Modeling code records:
** BEGIN **

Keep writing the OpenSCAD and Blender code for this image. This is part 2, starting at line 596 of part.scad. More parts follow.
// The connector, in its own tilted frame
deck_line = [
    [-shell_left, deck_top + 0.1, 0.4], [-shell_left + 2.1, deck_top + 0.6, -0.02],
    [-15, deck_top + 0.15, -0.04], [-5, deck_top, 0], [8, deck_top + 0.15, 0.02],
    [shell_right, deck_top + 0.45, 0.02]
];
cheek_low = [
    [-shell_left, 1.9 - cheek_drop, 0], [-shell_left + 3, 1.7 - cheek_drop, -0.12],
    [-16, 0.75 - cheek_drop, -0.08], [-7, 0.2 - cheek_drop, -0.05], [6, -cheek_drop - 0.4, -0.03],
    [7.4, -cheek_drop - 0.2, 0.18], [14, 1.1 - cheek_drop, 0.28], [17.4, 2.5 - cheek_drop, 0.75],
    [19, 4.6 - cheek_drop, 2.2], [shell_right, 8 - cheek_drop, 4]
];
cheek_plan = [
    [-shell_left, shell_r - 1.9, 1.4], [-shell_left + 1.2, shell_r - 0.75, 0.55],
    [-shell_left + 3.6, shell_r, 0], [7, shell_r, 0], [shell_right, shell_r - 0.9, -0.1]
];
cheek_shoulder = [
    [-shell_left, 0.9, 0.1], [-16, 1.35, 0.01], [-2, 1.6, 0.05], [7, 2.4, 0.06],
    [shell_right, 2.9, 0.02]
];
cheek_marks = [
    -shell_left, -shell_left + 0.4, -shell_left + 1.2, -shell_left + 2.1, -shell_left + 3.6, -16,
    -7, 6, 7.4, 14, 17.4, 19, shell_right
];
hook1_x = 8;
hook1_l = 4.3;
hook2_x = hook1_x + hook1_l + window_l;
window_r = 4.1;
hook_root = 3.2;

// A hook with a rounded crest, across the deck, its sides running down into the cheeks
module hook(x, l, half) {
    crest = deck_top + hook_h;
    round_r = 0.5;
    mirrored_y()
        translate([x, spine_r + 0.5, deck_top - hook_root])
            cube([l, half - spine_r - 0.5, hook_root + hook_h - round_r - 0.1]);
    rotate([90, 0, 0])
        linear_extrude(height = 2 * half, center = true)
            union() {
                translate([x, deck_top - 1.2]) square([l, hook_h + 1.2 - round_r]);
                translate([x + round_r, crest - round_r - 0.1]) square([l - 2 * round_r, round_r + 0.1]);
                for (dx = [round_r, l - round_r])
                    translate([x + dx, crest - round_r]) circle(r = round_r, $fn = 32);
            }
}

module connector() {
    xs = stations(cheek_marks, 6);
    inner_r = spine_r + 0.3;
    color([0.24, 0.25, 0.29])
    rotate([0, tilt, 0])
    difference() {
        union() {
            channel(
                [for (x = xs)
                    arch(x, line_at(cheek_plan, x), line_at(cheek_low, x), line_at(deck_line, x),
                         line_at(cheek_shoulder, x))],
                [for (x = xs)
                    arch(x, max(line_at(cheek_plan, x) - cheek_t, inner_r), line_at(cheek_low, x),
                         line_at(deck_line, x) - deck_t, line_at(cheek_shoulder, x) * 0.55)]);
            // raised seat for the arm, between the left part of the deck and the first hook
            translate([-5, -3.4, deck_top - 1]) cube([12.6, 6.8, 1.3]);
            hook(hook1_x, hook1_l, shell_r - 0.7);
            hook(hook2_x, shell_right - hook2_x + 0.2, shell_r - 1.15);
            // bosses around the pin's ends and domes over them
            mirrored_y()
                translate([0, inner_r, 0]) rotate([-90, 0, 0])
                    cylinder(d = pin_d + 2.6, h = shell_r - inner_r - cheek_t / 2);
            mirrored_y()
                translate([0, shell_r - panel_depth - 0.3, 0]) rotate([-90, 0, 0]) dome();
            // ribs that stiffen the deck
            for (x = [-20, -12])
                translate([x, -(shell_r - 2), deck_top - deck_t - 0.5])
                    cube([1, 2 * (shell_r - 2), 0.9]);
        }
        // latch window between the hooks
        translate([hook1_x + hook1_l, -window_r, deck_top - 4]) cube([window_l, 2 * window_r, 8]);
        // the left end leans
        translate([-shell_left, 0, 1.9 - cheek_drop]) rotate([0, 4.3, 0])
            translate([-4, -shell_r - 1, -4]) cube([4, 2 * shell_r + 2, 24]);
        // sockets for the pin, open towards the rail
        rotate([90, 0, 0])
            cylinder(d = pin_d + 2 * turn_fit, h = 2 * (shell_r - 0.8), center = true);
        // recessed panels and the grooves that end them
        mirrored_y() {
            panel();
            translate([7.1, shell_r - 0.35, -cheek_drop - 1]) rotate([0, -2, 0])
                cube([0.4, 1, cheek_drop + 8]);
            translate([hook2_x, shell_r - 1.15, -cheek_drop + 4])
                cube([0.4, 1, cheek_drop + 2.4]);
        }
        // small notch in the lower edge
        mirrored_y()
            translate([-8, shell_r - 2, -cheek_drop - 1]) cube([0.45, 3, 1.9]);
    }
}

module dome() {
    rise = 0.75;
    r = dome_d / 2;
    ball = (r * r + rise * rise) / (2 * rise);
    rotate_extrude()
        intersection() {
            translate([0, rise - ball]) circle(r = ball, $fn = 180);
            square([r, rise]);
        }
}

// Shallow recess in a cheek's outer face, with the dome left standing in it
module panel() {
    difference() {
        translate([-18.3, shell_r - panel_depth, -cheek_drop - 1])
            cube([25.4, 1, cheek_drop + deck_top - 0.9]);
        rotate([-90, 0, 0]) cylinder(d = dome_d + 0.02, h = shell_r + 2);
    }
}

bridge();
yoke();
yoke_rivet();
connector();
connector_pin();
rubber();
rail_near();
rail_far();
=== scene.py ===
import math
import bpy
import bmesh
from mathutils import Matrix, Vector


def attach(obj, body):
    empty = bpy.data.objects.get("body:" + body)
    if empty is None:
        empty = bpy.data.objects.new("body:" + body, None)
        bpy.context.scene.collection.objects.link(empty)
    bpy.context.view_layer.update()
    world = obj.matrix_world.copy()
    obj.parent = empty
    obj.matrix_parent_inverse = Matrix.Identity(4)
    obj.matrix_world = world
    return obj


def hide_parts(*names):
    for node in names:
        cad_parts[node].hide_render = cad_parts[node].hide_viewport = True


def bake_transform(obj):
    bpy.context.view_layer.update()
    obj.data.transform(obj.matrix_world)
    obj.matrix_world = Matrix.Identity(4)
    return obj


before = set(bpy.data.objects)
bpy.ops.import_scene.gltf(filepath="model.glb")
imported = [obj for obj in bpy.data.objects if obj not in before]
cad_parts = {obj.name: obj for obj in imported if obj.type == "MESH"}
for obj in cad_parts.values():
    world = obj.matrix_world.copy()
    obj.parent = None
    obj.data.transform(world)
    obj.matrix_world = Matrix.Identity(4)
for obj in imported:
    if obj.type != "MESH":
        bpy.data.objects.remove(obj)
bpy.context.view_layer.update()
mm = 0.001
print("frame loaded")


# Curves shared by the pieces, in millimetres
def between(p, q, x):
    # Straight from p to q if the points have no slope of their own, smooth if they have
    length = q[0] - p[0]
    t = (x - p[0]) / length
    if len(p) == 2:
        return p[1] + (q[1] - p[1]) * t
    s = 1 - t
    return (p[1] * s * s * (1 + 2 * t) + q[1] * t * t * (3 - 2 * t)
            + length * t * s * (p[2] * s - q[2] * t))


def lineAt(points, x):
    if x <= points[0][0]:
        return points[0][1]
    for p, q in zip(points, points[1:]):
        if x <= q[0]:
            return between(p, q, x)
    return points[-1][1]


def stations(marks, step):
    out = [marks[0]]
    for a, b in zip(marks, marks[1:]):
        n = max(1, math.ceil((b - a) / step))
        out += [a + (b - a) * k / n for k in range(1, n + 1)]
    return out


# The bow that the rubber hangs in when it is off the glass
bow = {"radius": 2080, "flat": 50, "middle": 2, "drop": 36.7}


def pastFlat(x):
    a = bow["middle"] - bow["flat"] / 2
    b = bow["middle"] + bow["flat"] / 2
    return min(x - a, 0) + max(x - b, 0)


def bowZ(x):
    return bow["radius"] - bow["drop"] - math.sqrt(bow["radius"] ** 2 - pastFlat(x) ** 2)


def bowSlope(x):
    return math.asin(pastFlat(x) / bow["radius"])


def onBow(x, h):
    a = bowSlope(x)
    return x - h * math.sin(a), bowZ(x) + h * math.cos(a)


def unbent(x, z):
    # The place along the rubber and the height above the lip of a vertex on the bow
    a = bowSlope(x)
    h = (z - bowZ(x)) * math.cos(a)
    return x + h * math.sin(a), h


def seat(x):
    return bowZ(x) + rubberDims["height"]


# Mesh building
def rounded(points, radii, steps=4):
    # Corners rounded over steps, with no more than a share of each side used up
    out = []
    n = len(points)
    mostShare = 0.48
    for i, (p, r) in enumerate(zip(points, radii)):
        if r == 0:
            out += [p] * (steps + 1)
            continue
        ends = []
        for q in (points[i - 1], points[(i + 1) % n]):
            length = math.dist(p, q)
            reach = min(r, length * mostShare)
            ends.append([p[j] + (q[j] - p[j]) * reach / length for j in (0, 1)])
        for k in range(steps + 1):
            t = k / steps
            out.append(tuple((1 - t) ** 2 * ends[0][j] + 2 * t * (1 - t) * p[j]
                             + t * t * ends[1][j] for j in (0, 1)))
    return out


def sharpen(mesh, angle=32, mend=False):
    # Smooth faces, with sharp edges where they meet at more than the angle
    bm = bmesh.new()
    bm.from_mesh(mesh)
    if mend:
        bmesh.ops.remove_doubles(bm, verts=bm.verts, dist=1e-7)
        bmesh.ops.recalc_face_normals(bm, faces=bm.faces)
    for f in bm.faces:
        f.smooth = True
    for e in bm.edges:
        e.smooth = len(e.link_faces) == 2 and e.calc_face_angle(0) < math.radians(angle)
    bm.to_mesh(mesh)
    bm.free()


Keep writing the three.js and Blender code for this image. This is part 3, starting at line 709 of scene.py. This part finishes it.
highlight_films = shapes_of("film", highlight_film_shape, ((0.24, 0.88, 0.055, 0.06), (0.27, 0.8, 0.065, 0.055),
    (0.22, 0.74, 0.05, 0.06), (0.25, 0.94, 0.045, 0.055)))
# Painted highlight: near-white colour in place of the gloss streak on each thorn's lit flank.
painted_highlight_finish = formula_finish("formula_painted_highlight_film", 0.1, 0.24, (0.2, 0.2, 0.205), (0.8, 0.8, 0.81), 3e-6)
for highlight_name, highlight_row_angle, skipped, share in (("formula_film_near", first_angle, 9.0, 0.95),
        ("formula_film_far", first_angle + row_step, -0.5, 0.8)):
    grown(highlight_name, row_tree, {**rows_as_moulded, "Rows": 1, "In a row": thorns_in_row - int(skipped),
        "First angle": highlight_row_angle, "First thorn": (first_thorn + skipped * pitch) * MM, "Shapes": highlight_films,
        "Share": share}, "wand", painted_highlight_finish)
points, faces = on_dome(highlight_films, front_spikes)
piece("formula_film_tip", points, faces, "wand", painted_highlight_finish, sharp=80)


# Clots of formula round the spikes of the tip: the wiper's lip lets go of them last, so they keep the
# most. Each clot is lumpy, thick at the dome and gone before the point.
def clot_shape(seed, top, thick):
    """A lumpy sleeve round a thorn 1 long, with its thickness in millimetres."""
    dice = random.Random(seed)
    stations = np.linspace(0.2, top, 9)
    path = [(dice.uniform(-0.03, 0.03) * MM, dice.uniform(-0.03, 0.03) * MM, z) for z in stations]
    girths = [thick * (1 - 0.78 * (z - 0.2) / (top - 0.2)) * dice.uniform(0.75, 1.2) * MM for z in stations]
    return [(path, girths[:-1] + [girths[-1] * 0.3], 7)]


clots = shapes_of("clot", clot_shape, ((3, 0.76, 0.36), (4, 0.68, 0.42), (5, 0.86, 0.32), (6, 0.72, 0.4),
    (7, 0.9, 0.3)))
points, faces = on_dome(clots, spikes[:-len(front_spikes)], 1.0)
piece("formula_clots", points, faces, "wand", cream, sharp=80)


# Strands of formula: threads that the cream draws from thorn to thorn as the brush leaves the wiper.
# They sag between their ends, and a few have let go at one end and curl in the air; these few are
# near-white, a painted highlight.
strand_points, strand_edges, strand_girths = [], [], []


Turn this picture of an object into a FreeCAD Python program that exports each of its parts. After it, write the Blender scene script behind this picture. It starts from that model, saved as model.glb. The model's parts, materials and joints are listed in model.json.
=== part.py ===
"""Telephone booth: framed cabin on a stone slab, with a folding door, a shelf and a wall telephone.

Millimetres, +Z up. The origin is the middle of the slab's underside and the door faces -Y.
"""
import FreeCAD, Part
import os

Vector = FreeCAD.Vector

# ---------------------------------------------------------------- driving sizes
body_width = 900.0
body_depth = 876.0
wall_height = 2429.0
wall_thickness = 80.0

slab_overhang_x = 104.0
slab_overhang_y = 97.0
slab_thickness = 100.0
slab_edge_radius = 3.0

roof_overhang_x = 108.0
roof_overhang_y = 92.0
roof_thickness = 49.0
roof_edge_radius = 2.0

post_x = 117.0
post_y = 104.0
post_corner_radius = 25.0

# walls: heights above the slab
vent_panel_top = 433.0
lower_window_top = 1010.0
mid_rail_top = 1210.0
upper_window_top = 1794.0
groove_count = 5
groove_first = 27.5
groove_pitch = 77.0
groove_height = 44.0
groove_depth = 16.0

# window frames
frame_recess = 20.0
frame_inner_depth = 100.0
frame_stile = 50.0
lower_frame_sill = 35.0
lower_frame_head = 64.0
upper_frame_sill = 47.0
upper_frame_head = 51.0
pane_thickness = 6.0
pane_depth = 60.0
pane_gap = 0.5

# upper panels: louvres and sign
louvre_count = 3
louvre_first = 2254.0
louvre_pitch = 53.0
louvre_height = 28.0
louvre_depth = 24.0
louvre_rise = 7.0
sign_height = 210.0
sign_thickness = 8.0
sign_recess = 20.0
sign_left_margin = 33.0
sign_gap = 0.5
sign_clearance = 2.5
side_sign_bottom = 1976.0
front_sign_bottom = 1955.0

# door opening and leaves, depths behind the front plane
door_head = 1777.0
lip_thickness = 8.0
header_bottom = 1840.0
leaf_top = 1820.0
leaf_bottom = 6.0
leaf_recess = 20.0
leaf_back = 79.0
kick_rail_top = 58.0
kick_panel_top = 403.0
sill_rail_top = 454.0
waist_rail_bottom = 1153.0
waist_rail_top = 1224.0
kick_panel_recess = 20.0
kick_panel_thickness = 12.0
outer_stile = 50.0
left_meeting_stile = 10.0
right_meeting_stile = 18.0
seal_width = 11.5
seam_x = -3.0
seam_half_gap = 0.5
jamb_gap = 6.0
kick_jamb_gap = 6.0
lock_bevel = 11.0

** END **

Given instruction: Set down, without any change, only the lines from the line that holds "standing in it" through the line that holds "obj.data.transform(world)", both lines included.

Right answer:
// Shallow recess in a cheek's outer face, with the dome left standing in it
module panel() {
    difference() {
        translate([-18.3, shell_r - panel_depth, -cheek_drop - 1])
            cube([25.4, 1, cheek_drop + deck_top - 0.9]);
        rotate([-90, 0, 0]) cylinder(d = dome_d + 0.02, h = shell_r + 2);
    }
}

bridge();
yoke();
yoke_rivet();
connector();
connector_pin();
rubber();
rail_near();
rail_far();
=== scene.py ===
import math
import bpy
import bmesh
from mathutils import Matrix, Vector


def attach(obj, body):
    empty = bpy.data.objects.get("body:" + body)
    if empty is None:
        empty = bpy.data.objects.new("body:" + body, None)
        bpy.context.scene.collection.objects.link(empty)
    bpy.context.view_layer.update()
    world = obj.matrix_world.copy()
    obj.parent = empty
    obj.matrix_parent_inverse = Matrix.Identity(4)
    obj.matrix_world = world
    return obj


def hide_parts(*names):
    for node in names:
        cad_parts[node].hide_render = cad_parts[node].hide_viewport = True


def bake_transform(obj):
    bpy.context.view_layer.update()
    obj.data.transform(obj.matrix_world)
    obj.matrix_world = Matrix.Identity(4)
    return obj


before = set(bpy.data.objects)
bpy.ops.import_scene.gltf(filepath="model.glb")
imported = [obj for obj in bpy.data.objects if obj not in before]
cad_parts = {obj.name: obj for obj in imported if obj.type == "MESH"}
for obj in cad_parts.values():
    world = obj.matrix_world.copy()
    obj.parent = None
    obj.data.transform(world)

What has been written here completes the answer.